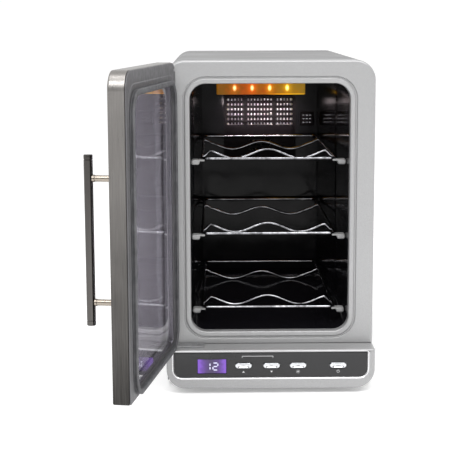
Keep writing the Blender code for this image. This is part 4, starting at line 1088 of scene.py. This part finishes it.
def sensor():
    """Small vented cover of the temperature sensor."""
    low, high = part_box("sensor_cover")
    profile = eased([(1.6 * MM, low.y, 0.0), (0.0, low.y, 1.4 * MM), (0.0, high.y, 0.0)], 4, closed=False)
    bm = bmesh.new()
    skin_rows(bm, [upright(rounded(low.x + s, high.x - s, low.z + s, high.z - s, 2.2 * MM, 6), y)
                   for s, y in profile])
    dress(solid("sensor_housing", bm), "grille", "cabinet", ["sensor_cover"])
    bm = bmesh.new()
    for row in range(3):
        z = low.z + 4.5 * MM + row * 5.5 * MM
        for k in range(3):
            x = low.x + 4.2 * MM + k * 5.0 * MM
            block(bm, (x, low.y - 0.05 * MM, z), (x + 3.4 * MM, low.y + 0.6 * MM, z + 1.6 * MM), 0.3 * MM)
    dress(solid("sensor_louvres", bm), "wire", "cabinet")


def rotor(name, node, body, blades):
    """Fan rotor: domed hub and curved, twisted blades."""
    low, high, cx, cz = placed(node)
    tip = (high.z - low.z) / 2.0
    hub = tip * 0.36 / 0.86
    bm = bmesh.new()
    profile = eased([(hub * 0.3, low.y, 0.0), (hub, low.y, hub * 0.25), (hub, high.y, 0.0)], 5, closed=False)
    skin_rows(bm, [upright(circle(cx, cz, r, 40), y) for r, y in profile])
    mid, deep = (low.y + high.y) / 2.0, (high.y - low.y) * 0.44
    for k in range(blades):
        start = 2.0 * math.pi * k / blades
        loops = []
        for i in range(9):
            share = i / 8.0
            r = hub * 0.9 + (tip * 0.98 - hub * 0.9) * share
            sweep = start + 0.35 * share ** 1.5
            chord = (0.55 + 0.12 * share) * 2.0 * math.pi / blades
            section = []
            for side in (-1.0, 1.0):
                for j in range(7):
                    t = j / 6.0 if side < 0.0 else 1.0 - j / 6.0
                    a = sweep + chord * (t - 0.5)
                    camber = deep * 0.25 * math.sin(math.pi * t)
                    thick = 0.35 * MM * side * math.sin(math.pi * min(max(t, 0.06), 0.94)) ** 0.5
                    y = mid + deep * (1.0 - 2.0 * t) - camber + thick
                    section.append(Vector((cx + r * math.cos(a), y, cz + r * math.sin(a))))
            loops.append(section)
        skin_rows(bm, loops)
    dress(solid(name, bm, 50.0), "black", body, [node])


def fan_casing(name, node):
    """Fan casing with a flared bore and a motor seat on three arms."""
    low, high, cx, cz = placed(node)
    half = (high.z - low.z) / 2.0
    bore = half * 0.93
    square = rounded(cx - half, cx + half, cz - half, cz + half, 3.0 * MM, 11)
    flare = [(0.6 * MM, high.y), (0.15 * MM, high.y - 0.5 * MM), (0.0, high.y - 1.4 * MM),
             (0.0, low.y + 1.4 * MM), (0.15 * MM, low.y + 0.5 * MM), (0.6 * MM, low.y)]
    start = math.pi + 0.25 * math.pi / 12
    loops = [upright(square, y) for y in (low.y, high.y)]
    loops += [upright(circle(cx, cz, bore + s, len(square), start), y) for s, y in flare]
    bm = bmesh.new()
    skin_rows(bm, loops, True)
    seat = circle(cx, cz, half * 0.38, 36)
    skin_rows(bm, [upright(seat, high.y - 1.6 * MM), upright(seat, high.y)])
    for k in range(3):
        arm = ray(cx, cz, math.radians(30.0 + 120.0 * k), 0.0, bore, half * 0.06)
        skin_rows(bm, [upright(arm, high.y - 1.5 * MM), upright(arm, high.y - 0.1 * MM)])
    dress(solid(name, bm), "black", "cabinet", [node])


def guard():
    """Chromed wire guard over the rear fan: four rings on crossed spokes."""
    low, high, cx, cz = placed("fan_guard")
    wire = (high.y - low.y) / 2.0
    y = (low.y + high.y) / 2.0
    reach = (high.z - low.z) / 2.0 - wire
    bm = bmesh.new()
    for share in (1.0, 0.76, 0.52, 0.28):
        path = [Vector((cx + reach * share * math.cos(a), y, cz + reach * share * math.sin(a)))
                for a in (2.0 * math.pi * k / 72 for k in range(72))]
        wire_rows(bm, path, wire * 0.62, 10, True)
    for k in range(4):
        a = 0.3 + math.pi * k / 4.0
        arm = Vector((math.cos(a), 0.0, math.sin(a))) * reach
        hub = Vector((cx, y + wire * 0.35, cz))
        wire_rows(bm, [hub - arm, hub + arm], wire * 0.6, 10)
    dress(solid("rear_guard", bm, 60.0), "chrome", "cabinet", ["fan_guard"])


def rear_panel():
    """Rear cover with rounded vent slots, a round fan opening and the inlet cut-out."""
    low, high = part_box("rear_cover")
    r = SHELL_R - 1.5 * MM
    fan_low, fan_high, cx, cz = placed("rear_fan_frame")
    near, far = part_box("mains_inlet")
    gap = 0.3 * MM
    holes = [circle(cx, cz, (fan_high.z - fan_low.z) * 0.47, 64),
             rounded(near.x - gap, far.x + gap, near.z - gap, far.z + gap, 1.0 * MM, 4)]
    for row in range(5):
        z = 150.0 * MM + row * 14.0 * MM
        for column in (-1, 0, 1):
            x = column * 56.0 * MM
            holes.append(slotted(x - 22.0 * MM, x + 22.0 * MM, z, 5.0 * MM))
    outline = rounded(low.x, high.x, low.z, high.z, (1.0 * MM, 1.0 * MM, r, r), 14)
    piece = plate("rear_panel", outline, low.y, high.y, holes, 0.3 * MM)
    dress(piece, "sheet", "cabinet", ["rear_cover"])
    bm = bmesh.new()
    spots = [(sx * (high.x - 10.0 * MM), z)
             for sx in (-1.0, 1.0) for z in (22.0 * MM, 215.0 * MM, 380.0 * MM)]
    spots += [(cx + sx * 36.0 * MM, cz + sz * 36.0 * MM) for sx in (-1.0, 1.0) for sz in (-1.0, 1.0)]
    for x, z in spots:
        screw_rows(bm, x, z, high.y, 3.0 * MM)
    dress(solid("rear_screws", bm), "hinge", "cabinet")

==

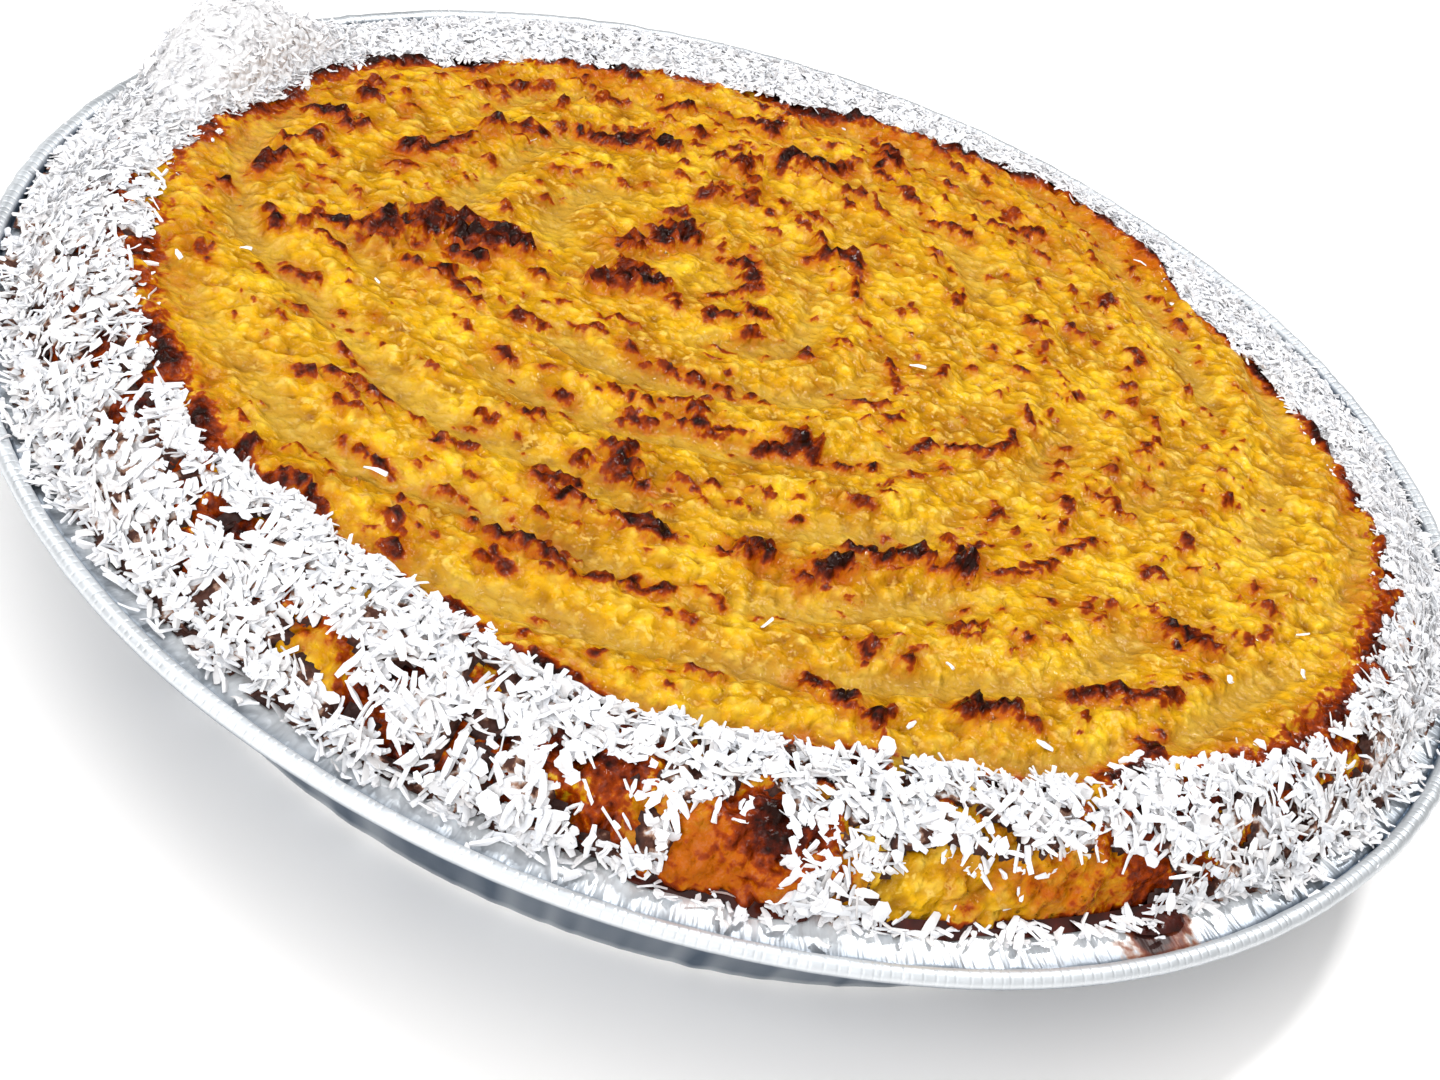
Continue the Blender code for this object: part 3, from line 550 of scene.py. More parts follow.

§ Given instruction: Find how many lines of the material carry the string "Blender". Only the number should be in the answer.

§ Exercise solution: 2